◆ Listed records
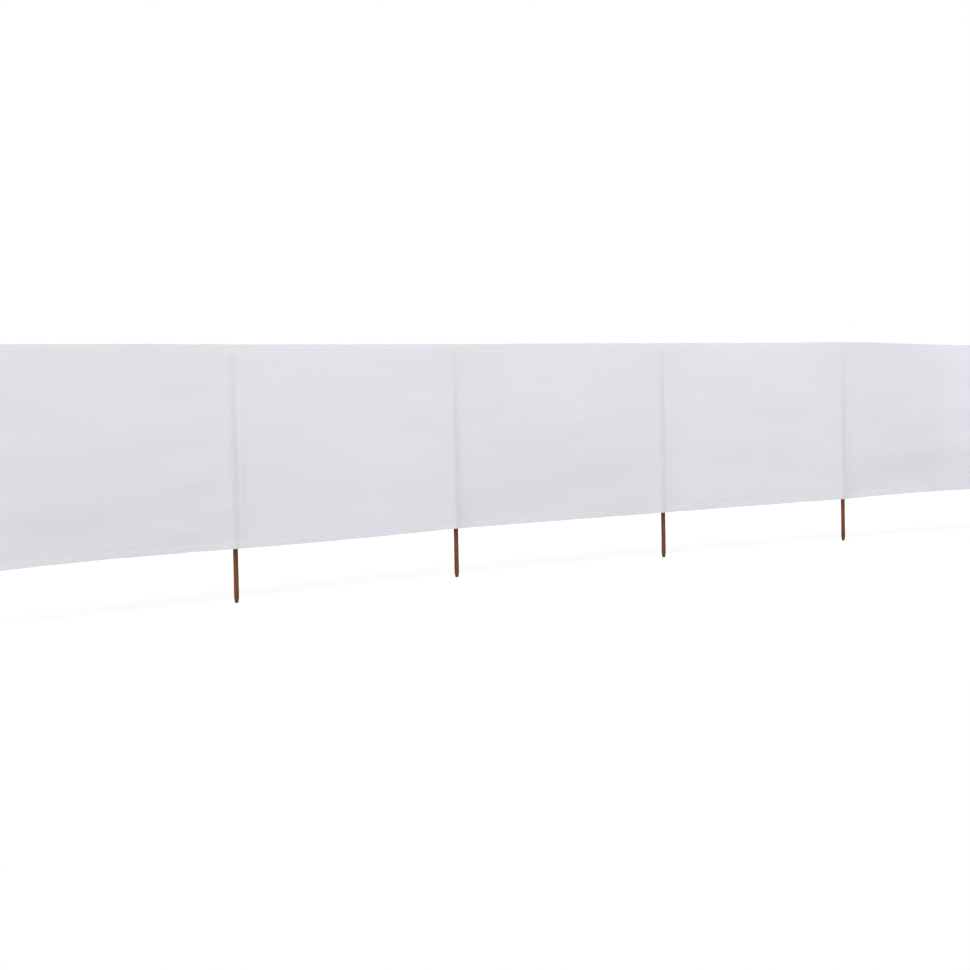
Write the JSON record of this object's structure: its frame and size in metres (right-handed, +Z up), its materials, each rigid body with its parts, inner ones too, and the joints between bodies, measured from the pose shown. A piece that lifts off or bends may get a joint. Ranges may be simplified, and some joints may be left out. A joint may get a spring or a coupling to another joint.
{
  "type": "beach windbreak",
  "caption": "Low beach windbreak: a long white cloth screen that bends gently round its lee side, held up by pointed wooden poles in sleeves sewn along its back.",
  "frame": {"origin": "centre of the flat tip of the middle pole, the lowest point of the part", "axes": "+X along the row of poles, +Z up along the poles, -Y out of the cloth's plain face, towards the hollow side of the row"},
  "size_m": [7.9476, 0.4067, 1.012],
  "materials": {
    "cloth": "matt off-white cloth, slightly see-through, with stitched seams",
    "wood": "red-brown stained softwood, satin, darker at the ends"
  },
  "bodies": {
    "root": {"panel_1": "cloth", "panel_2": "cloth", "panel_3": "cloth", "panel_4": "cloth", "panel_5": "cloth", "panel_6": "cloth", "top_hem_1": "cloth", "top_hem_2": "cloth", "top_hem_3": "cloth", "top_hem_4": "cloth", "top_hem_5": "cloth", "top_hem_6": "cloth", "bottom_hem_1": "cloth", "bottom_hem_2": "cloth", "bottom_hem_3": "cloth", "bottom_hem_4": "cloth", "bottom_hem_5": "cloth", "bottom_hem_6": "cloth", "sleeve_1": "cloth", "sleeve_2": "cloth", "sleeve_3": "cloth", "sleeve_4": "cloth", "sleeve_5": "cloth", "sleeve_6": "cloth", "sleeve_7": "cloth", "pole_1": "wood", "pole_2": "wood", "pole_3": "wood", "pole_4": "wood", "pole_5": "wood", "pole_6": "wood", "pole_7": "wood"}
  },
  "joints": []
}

---

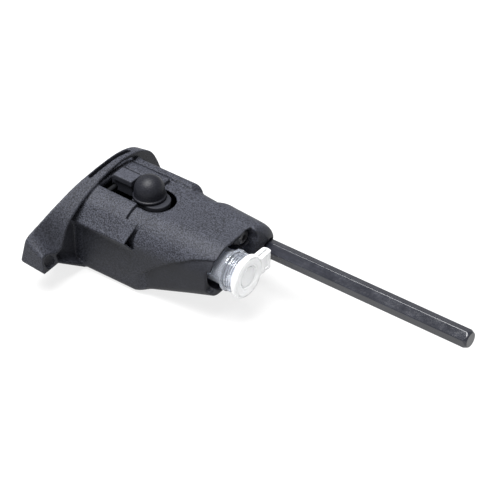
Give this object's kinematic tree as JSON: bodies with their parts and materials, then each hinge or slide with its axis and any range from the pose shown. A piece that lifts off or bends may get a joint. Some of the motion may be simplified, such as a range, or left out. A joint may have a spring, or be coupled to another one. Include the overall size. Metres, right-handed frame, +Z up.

◆ What needs to be done
Scan the listing above and copy all lines containing the word "joints".

◆ Solution below
Write the JSON record of this object's structure: its frame and size in metres (right-handed, +Z up), its materials, each rigid body with its parts, inner ones too, and the joints between bodies, measured from the pose shown. A piece that lifts off or bends may get a joint. Ranges may be simplified, and some joints may be left out. A joint may get a spring or a coupling to another joint.
  "joints": []